CHAPITRE X.
QUELLE RÉCOMPENSE EST PRÉPARÉE AUI SAINTS QUI ONT SURMONTÉ LES TENTATIONS DE CETTE VIE.
Les saints mêmes et les fidèles adorateurs du seul vrai Dieu ne sont pas à couvert de la fourberie des démons et de leurs tentations toujours renaissantes. Mais cette épreuve ne leur est pas inutile pour exciter leur vigilance et leur faire désirer avec plus d’ardeur le séjour où l’on jouit d’une paix et d’une félicité accomplies. C’est là, en effet, que le corps et l’âme recevront du Créateur universel des natures toutes les perfections dont la leur est capable, l’âme étant guérie par la sagesse et le corps renouvelé par la résurrection. C’est là que les vertus n’auront plus de vices à combattre, ni de maux à supporter, mais qu’elles posséderont, pour prix de leur victoire, une paix éternelle qu’aucune puissance ennemie ne viendra troubler.
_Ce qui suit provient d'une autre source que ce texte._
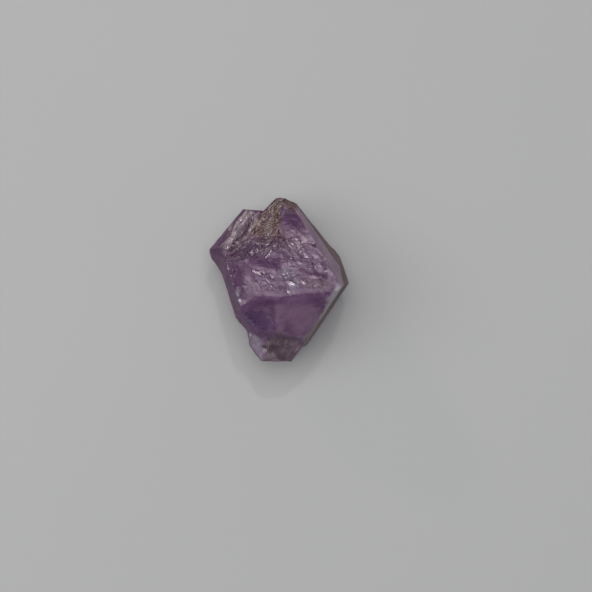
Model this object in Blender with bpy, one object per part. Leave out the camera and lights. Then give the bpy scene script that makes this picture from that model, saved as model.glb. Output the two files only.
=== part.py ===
"""Rough diamond: one purple octahedral crystal, lying on the broken cleavage at its back.

The long axis lies along Y, with the point at +Y, the broken foot at -Y and the large front faces up.
It is one solid: convex blocks are cleaved from cubes along named crystal faces and joined, and then
stepped by growth terraces, scooped by conchoidal fractures and etched with trigons.
"""

import math
import random

import bmesh
import bpy
from mathutils import Matrix, Vector

# Driving dimensions
LENGTH = 8.24e-3  # point to broken foot, in metres
MM = LENGTH / 8.24  # one millimetre at that length: every size below grows with the crystal
CORE = Vector((0.0, 0.0, 2.4 * MM))  # the point that each face's reach is measured from
ROUGH_CUBE = 16 * MM
ON_PLANE = 1e-4 * MM

# A crystal face is (azimuth from +X in degrees, elevation in degrees, reach from CORE in MM).
FRONT_FACE = (72, 63, 1.80)
LEFT_LOBE = (252, 52, 2.70)
RIGHT_LOBE = (290, 60, 2.65)
LEFT_FRONT = (187, 53, 2.45)
GROWTH_FACE = (126, 59, 1.70)
RISER = (111, 26, 2.15)
UPPER_BEVEL = (42, 31, 2.60)
STRIPED_SIDE = (196, 13, 2.50)
BACK_RIGHT = (41, -35, 2.95)
BACK_LEFT = (206, -35, 2.55)
SHOULDER_FLANK = (128, 35, 3.05)

BODY_FACES = [
    FRONT_FACE,
    LEFT_LOBE,
    RIGHT_LOBE,
    LEFT_FRONT,
    UPPER_BEVEL,
    (38, 14, 2.85),  # upper rim
    (19, 8, 3.14),  # right corner
    (313, 35, 3.15),  # lower bevel
    (326, 5, 2.97),  # lower rim
    STRIPED_SIDE,
    (228, 12, 2.80),  # lower left edge
    (262, 15, 3.00),  # under the lobes
    (293, 0, 3.60),  # lower right edge
    (136, 5, 2.90),  # side of the point
    (80, -20, 3.85),  # blunt tip
    (65, 5, 3.78),  # right of the tip
    BACK_RIGHT,
    (326, -35, 2.95),
    BACK_LEFT,
    (136, -35, 2.70),
    (15, -35, 3.30),
    (270, -40, 3.15),
]
SHOULDER_FACES = [
    (347, 48, -1.25),  # flank down to the valley
    SHOULDER_FLANK,
    (222, 23, 1.40),  # lower end
    (140, 10, 3.50),
    (85, 8, 3.25),
    (204, 10, 2.50),
    (180, 5, 3.45),
    (140, -40, 3.20),
    (204, -38, 2.60),
    (85, -35, 3.10),
    (320, 0, 1.00),  # inside the body
    (0, -90, 1.95),  # underside, clear of the floor
]
FOOT_FACES = [
    (275, 66, 1.95),  # dark front
    (205, 42, 1.85),  # pale left facet
    (192, 5, 2.05),
    (215, 5, 3.05),
    (322, 5, 2.98),
    (270, 3, 4.10),  # broken end
    (270, -45, 3.40),
    (326, -35, 2.85),
    (90, 30, -1.20),  # inside the body
    (40, 0, -0.50),  # inside the body
    (0, -90, 1.20),  # underside, clear of the floor
]
BASE = (0, -90, 2.40)  # the broken cleavage that the crystal rests on

# A terrace is (face that it lowers, how far in MM, the edges that it starts at).
TERRACES = [
    (GROWTH_FACE, 0.04, [(138, 20, 1.70), (109, 26, 2.17)]),
    (GROWTH_FACE, 0.08, [(134, 20, 1.99), (113, 26, 2.21)]),
    (GROWTH_FACE, 0.11, [(137, 20, 2.22), (108, 26, 2.24)]),
    (GROWTH_FACE, 0.15, [(133, 20, 2.46), (112, 26, 2.30)]),
    (GROWTH_FACE, 0.18, [(136, 20, 2.69), (110, 26, 2.33)]),
    (FRONT_FACE, 0.03, [(82, 20, 1.45)]),
    (FRONT_FACE, 0.07, [(97, 20, 2.15)]),
    (FRONT_FACE, 0.05, [(30, 12, 2.09)]),
    (RIGHT_LOBE, 0.05, [(305, 15, 2.75)]),
    (LEFT_FRONT, 0.07, [(205, 45, 2.45)]),
    (BACK_RIGHT, 0.08, [(60, -10, 2.80)]),
    (BACK_LEFT, 0.10, [(190, -10, 2.45)]),
]
SHOULDER_TERRACES = [
    (SHOULDER_FLANK, 0.05, [(132, 15, 2.85)]),
    (SHOULDER_FLANK, 0.11, [(126, 15, 3.10)]),
]

# A fracture scoop is (face it is sunk in, x, y, sphere radius, depth), in MM.
SCOOPS = [
    (LEFT_LOBE, -1.05, -1.72, 2.30, 0.27),
    (RIGHT_LOBE, 0.90, -2.00, 4.00, 0.13),
    (BACK_RIGHT, 1.75, 1.30, 2.60, 0.15),
]

# Etch pits: (face, middle x, middle y, half spread x, half spread y in MM, how many are tried)
PITTED = [
    (FRONT_FACE, 1.05, 0.25, 0.95, 0.85, 34),
    (FRONT_FACE, 0.65, 1.95, 0.35, 0.45, 8),
    (LEFT_FRONT, -2.00, 0.05, 0.35, 0.55, 8),
    (GROWTH_FACE, -0.60, 2.40, 0.40, 0.60, 6),
    (BACK_RIGHT, 2.35, 0.90, 0.20, 0.35, 6),
    (BACK_LEFT, -2.10, -0.90, 0.15, 0.40, 6),
]
PIT_WIDTH = (0.10, 0.22)
PIT_SLOPE = 0.35  # depth over width
PIT_SPACING = 1.25  # least distance between pits, over the sum of their widths


def outward(azimuth, elevation):
    """The unit vector that points away from the crystal at these angles in degrees."""
    level = math.cos(math.radians(elevation))
    return Vector((
        level * math.cos(math.radians(azimuth)),
        level * math.sin(math.radians(azimuth)),
        math.sin(math.radians(elevation)),
    ))


def lowered(face, depth):
    """The same crystal face, this many millimetres nearer to the core."""
    azimuth, elevation, reach = face
    return azimuth, elevation, reach - depth


def turned_round(face):
    """The same plane, keeping what lies beyond it."""
    azimuth, elevation, reach = face
    return azimuth + 180, -elevation, -reach


def point_on(face, x, y):
    """The point of a crystal face above or below this x and y in millimetres."""
    azimuth, elevation, reach = face
    normal = outward(azimuth, elevation)
    flat = Vector((x * MM, y * MM, CORE.z))
    return flat + Vector((0, 0, (reach * MM - normal.dot(flat - CORE)) / normal.z))


def put_in(collection, name, bm):
    """Makes an object of the bmesh, in the collection."""
    bmesh.ops.recalc_face_normals(bm, faces=bm.faces)
    mesh = bpy.data.meshes.new(name)
    bm.to_mesh(mesh)
    bm.free()
    made = bpy.data.objects.new(name, mesh)
    collection.objects.link(made)
    return made


def cleaved_block(collection, name, faces):
    """A cube cleaved along each face, with each cut filled flat."""
    bm = bmesh.new()
    bmesh.ops.create_cube(bm, size=ROUGH_CUBE, matrix=Matrix.Translation(CORE))
    for azimuth, elevation, reach in faces:
        normal = outward(azimuth, elevation)
        cut = bmesh.ops.bisect_plane(
            bm,
            geom=bm.verts[:] + bm.edges[:] + bm.faces[:],
            dist=ON_PLANE,
            plane_co=CORE + normal * reach * MM,
            plane_no=normal,
            clear_outer=True,
        )
        rim = [piece for piece in cut["geom_cut"] if isinstance(piece, bmesh.types.BMEdge)]
        if rim:
            bmesh.ops.edgeloop_fill(bm, edges=rim)
    return put_in(collection, name, bm)


def combine(crystal, operation, other):
    """Joins another shape to the crystal, or cuts it away."""
    boolean = crystal.modifiers.new(f"{operation.lower()} {other.name}", "BOOLEAN")
    boolean.operation = operation
    boolean.object = other


def cut_notch(crystal, cutters):
    """Lowers the front's upper left to the growth face, behind a steep riser."""
    faces = [turned_round(GROWTH_FACE), turned_round(RISER)]
    combine(crystal, "DIFFERENCE", cleaved_block(cutters, "notch", faces))


def cut_terraces(crystal, cutters, terraces):
    """Steps the faces down in growth layers."""
    for number, (face, depth, edges) in enumerate(terraces):
        faces = [turned_round(lowered(face, depth)), *map(turned_round, edges)]
        terrace = cleaved_block(cutters, f"{crystal.name}_terrace_{number}", faces)
        combine(crystal, "DIFFERENCE", terrace)


def cut_scoops(crystal, cutters):
    """Shallow spherical hollows, as a conchoidal fracture leaves."""
    for number, (face, x, y, radius, depth) in enumerate(SCOOPS):
        middle = point_on(face, x, y) + outward(*face[:2]) * (radius - depth) * MM
        bm = bmesh.new()
        bmesh.ops.create_icosphere(
            bm, subdivisions=4, radius=radius * MM, matrix=Matrix.Translation(middle)
        )
        combine(crystal, "DIFFERENCE", put_in(cutters, f"scoop_{number}", bm))


def etch_trigons(crystal, cutters):
    """Small three-sided pits with their points down, scattered over the pitted faces."""
    chance = random.Random(7)
    bm = bmesh.new()
    placed = []
    for face, middle_x, middle_y, half_x, half_y, count in PITTED:
        normal = outward(*face[:2])
        upright = normal.to_track_quat("Z", "Y").to_matrix().to_4x4()
        for _ in range(count):
            x = middle_x + chance.uniform(-half_x, half_x)
            y = middle_y + chance.uniform(-half_y, half_y)
            width = chance.uniform(*PIT_WIDTH) * MM
            centre = point_on(face, x, y)
            if any((centre - other).length < PIT_SPACING * (width + wide) for other, wide in placed):
                continue
            bmesh.ops.create_cone(
                bm,
                cap_ends=True,
                segments=3,
                radius1=0,
                radius2=2 * width,
                depth=2 * PIT_SLOPE * width,
                matrix=Matrix.Translation(centre) @ upright,
            )
            placed.append((centre, width))
    combine(crystal, "DIFFERENCE", put_in(cutters, "trigons", bm))


def centred_on_floor(crystal, name, collection):
    """The finished mesh as an object of its own, with the middle of its base box at the origin."""
    graph = bpy.context.evaluated_depsgraph_get()
    mesh = bpy.data.meshes.new_from_object(crystal.evaluated_get(graph))
    corners = [vertex.co for vertex in mesh.vertices]
    low = Vector(min(corner[axis] for corner in corners) for axis in range(3))
    high = Vector(max(corner[axis] for corner in corners) for axis in range(3))
    mesh.transform(Matrix.Translation((-(low.x + high.x) / 2, -(low.y + high.y) / 2, -low.z)))
    made = bpy.data.objects.new(name, mesh)
    collection.objects.link(made)
    return made


def purple_crystal():
    """Translucent purple diamond with an etched, half-matt skin."""
    material = bpy.data.materials.new("purple crystal")
    material.use_nodes = True
    shader = material.node_tree.nodes["Principled BSDF"]
    shader.inputs["Base Color"].default_value = (0.30, 0.13, 0.28, 1)
    shader.inputs["Roughness"].default_value = 0.25
    shader.inputs["Metallic"].default_value = 0
    shader.inputs["IOR"].default_value = 2.42
    shader.inputs["Transmission Weight"].default_value = 0.6
    return material


def new_collection(name):
    collection = bpy.data.collections.new(name)
    bpy.context.scene.collection.children.link(collection)
    return collection


def main():
    for old in list(bpy.data.objects):
        bpy.data.objects.remove(old)
    parts = new_collection("rough_diamond")
    cutters = new_collection("cutters")

    body = cleaved_block(cutters, "body", [*BODY_FACES, BASE])
    cut_notch(body, cutters)
    cut_terraces(body, cutters, TERRACES)
    shoulder = cleaved_block(cutters, "shoulder", SHOULDER_FACES)
    cut_terraces(shoulder, cutters, SHOULDER_TERRACES)
    combine(body, "UNION", shoulder)
    combine(body, "UNION", cleaved_block(cutters, "foot", FOOT_FACES))
    cut_scoops(body, cutters)
    etch_trigons(body, cutters)

    crystal = centred_on_floor(body, "rough_diamond", parts)
    crystal.data.materials.clear()
    crystal.data.materials.append(purple_crystal())
    cutters.hide_render = True
    for helper in cutters.objects:
        helper.hide_render = True
        helper.display_type = "WIRE"


main()
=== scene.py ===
"""Rough diamond: the looks of one purple octahedral crystal that lies on its broken back.

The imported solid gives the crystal's faces. A fine skin is worked out over them, with the striae,
growth steps, etch hummocks and worn edges of the real stone, and one see-through material
colours that skin face by face.
"""

import math

import bpy
import numpy as np
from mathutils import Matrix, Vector


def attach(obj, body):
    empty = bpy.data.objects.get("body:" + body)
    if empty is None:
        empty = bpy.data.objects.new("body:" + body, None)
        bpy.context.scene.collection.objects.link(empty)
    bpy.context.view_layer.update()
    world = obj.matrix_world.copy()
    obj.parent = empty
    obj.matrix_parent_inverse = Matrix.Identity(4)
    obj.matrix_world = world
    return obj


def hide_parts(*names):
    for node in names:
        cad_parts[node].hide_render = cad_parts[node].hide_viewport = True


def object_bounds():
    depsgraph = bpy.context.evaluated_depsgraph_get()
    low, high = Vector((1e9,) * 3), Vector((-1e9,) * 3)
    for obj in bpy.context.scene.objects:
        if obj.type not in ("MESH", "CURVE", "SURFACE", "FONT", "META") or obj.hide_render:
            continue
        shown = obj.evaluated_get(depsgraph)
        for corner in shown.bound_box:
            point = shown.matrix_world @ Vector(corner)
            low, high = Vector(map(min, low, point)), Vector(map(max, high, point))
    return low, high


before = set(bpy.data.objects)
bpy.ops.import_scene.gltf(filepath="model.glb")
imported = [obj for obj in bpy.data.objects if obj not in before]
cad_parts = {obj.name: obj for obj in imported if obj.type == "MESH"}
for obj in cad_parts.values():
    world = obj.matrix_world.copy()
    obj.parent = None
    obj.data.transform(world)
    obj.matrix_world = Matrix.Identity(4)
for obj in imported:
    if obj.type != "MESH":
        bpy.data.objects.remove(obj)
solid_box = [list(corner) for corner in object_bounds()]

bl_info = {
    "name": "Rough Diamond",
    "version": (1, 0, 0),
    "blender": (4, 5, 0),
    "location": "3D View > Sidebar > Rough Diamond",
    "description": "Builds an etched purple diamond crystal over its packed solid, and a studio stage",
    "category": "Add Mesh",
}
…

Voilà la béatitude finale, voilà le terme suprême et définitif de la perfection. Le monde nous appelle heureux quand nous jouissons de la paix, telle qu’elle peut être en ce monde, c’est-à-dire telle qu’une bonne vie la peut donner; mais cette béatitude, au prix de celle dont nous parlons, est une véritable misère. Or, cette paix imparfaite, quand nous la possédons, quel est le devoir de la vertu, sinon de faire un bon usage des biens qu’elle nous procure? Et, quand elle vient à nous manquer, la vertu peut encore bien user des maux mêmes de notre condition mortelle. La vraie vertu consiste donc à faire un bon usage des biens et des maux de cette vie, avec cette condition essentielle de rapporter tout ce qu’elle fait et de se rapporter elle-même à la fin dernière qui nous doit mettre en possession d’une parfaite et incomparable paix.